Apple hires chip design luminary away from Samsung

“Samsung recently raised eyebrows by beefing up its team of Texas-based chip designers, including those whose backgrounds pointed to an interest in chips for server systems. Now one of the most prominent of those recruits has left the South Korean company for Apple,” Don Clark reports for The Wall Street Journal.

“The gadget maker has hired Jim Mergard, a 16-year veteran of Advanced Micro Devices who was a vice president and chief engineer there before he left for Samsung,” Clark reports. “He is known for playing a leading role in the development of a high-profile AMD chip that carried the code name Brazos and was designed for low-end portable computers.”

Clark reports, “Patrick Moorhead, a former AMD executive who now leads the research firm Moor Insights & Strategy, said Mergard brings deep expertise in both PC technology as well as in products known as SoCs – systems on a chip – that combine various kinds of special-function circuitry on a single piece of silicon.
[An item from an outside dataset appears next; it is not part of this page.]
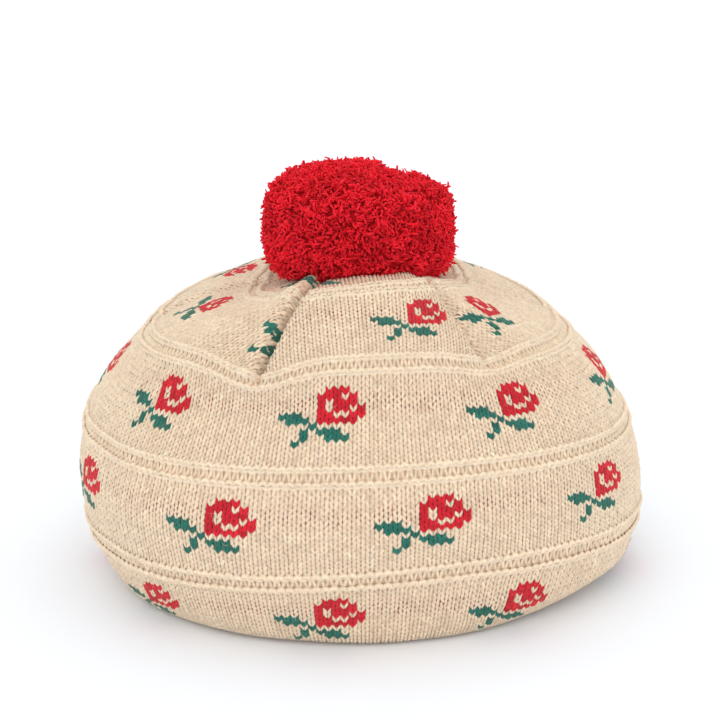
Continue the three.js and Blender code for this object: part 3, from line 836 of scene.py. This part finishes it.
def yarn_ends(name, direction):
    """Cut ends of yarn, each frayed into a brush of fibres that leans with its neighbours."""
    n = len(direction)
    outward = outward_of(direction)
    clump = (direction @ TUFTS.T).argmax(1)
    lean = TUFT_LEAN[clump] * BRUSH_LEAN + rng.standard_normal((n, 3)) * BRUSH_LEAN
    axis = outward + lean - (lean * outward).sum(1)[:, None] * outward
    rise = rng.uniform(*END_RISE_RANGE, n) + TUFT_RISE[clump] + POM_STRAY * (rng.random(n) < STRAY_SHARE)
    base = direction * pom_surface(direction)[:, None] - outward * BRUSH_DEPTH
    bright = 1 + BRUSH_TINT_VARIES * rng.standard_normal(n)

    def each(a):
        return np.repeat(a, BRUSH_FIBRES, 0)

    m = n * BRUSH_FIBRES
    heading = unit(each(axis) + BRUSH_SPREAD * rng.standard_normal((m, 3)))
    root = each(base) + ROOT_SPREAD * rng.standard_normal((m, 3))
    length = each(rise + BRUSH_DEPTH)[:, None] * (1 + LENGTH_VARIES * rng.standard_normal((m, 1)))
    curl = CURL * rng.standard_normal((m, 3)) + CURL_SHARED * each(TUFT_LEAN[clump])
    curl -= (curl * heading).sum(1)[:, None] * heading
    centre = np.stack([root + heading * length * up + curl * over for up, over in CURL_PATH], 1)
    along = unit(centre[:, 2] - centre[:, 0])
    e1 = unit(np.cross(along, each(outward) + ASKEW))
    e2 = np.cross(along, e1)
    thick = rng.uniform(*FIBRE_RADIUS, m)
    spin = rng.uniform(0, 2 * np.pi, m)
    # three rings of three vertices, and a tip
    verts = []
    for k, fat in enumerate(FIBRE_SHAPE):
        for j in range(3):
            a = spin + j * 2 * np.pi / 3
            sideways = np.cos(a)[:, None] * e1 + np.sin(a)[:, None] * e2
            verts.append(centre[:, k] + (thick * fat)[:, None] * sideways)
    verts.append(centre[:, 3])
    verts = np.stack(verts, 1)
    tris = []
    for j in range(3):
        k = (j + 1) % 3
        for ring in (0, 3):
            tris += [(j + ring, k + ring, k + ring + 3), (j + ring, k + ring + 3, j + ring + 3)]
        tris.append((j + 6, k + 6, 9))
    faces = (np.arange(m)[:, None, None] * 10 + np.array(tris)[None]).reshape(-1, 3)
    # painted shade and light: fibres darker towards their feet and in sunk tufts, lighter where they stand
    # out
    mix = np.clip(FIBRE_PAINTED_SHADES[None] + PAINTED_LIGHT_PER_RISE * each(rise)[:, None], 0, MIX_MOST)
    mix = mix * np.clip(each(bright), *BRIGHT_RANGE)[:, None]
    colour = POM_RED_IN_PAINTED_SHADE + (POM_TIP - POM_RED_IN_PAINTED_SHADE) * mix[..., None]
    # nothing goes through the crown: fibres wholly under its face are left out
    verts = verts + np.array(POM)
    least = crown_height(verts[..., 0], verts[..., 1]) - POM_SUNK
    seen = (verts[..., 2] > least).any(1)
    verts[..., 2] = np.maximum(verts[..., 2], least)
    verts = verts[seen] * MM + (AXIS.x, AXIS.y, 0)
    faces = faces[:len(faces) // m * len(verts)]
    make(name, verts.reshape(-1, 3), faces, pompom_wool, np.clip(colour[seen], 0, 1).reshape(-1, 3))


def pompom():
    """The yarn ends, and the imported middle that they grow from."""
    direction = unflatten(sphere_points(YARN_ENDS) + END_SCATTER * rng.standard_normal((YARN_ENDS, 3)))
    direction = direction[direction[:, 2] * pom_reach(direction) > POM_FOOT]
    upper = direction[:, 2] > UPPER_FROM
    yarn_ends("pompom_yarn_upper", direction[upper])
    yarn_ends("pompom_yarn_lower", direction[~upper])
    rows, n = MIDDLE_ROWS, MIDDLE_SIDES
    level = np.linspace(0.5, rows - 0.5, rows) / rows * math.pi
    turn = np.arange(n) / n * 2 * math.pi
    a, b = (x.ravel() for x in np.meshgrid(level, turn, indexing="ij"))
    d = unflatten(np.stack([np.sin(a) * np.sin(b), -np.sin(a) * np.cos(b), np.cos(a)], -1))
    body = d * (pom_surface(d) - MIDDLE_UNDER)[:, None] + np.array(POM)
    body[:, 2] = np.maximum(body[:, 2], crown_height(body[:, 0], body[:, 1]) - POM_SUNK)
    i, j = (x.ravel() for x in np.meshgrid(np.arange(rows - 1), np.arange(n), indexing="ij"))
    k = (j + 1) % n
    faces = np.stack([i * n + j, (i + 1) * n + j, (i + 1) * n + k, i * n + k], -1)
    # painted shade on the middle under the yarn ends
    colour = np.repeat(POM_RED_IN_PAINTED_SHADE[None] * MIDDLE_PAINTED_SHADE, len(body), 0)
    make("pompom_middle", body * MM + (AXIS.x, AXIS.y, 0), faces, pompom_wool, colour,
         replaces=("pompom",))


# ---- the pieces: the random draws follow this order ----
STITCHED = (("crown", -9, 18), ("upper_side", 19, 40), ("lower_side", 41, 62), ("underside", 63, 83))
fabric_back()
for region, first_row, last_row in STITCHED:
    knit_stitches("stitches_" + region, first_row, last_row)
purl_ridges()
loose_fibres(HAIRS)
ribbed_band()
pompom()

# ---- the studio ----
scene = bpy.context.scene
scene.view_settings.view_transform = "Standard"
scene.view_settings.exposure = 0.06

FLOOR_HALF = 6
PAPER = (0.88, 0.92, 0.97, 1)
floor_mesh = bpy.data.meshes.new("floor")
floor_mesh.from_pydata([(x * FLOOR_HALF, y * FLOOR_HALF, 0) for x, y in ((-1, -1), (1, -1), (1, 1), (-1, 1))],
                       [], [(0, 1, 2, 3)])
floor = bpy.data.objects.new("floor", floor_mesh)
scene.collection.objects.link(floor)
paper = bpy.data.materials.new("paper")
paper.use_nodes = True
paper.node_tree.nodes["Principled BSDF"].inputs["Base Color"].default_value = PAPER
paper.node_tree.nodes["Principled BSDF"].inputs["Roughness"].default_value = 0.9
floor.data.materials.append(paper)

world = bpy.data.worlds.new("studio")
scene.world = world
world.use_nodes = True
world.node_tree.nodes["Background"].inputs["Color"].default_value = (1, 1, 1, 1)
world.node_tree.nodes["Background"].inputs["Strength"].default_value = 1.0


def broad_light(name, direction, spread, strength):
    """Light from a wide patch of sky, the same all over the floor: its spread is in degrees."""
    data = bpy.data.lights.new(name, "SUN")
    data.angle = math.radians(spread)
    data.energy = strength
    light = bpy.data.objects.new(name, data)
    light.rotation_euler = (-Vector(direction)).to_track_quat("-Z", "Y").to_euler()
    scene.collection.objects.link(light)


broad_light("key", (-0.5, -0.9, 1.2), 50, 0.27)
broad_light("top", (0.3, 0.3, 1.0), 70, 0.2)
broad_light("front", (0.15, -1, 0.0), 50, 0.86)

camera_data = bpy.data.cameras.new("camera")
camera_data.lens = 85
camera_data.sensor_width = 36
camera = bpy.data.objects.new("camera", camera_data)
scene.collection.objects.link(camera)
TARGET = Vector((AXIS.x - 0.0023, AXIS.y, 0.1045))  # the middle of the picture
ELEVATION = math.radians(16)
DISTANCE = 0.85
camera.location = TARGET + DISTANCE * Vector((0, -math.cos(ELEVATION), math.sin(ELEVATION)))
camera.rotation_euler = (TARGET - camera.location).to_track_quat("-Z", "Y").to_euler()
scene.camera = camera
Besides the current breed of Apple smartphones and tablets, Moorhead says Mergard’s talents could potentially be applied to Apple’s PC efforts, where its Macs use Intel chips but not SoCs. ‘He would be very capable of pulling together internal and external resources to do a PC processor for Apple,’ Moorhead says.”

Read more in the full article here.

MacDailyNews Take: Heh! Slavish copier Samsung couldn’t even compete with Apple before. Now they’ll just fall even further behind. Samsung: Slower, less efficient processors stuck into chintzy plastic cases with noticeably inferior build-quality.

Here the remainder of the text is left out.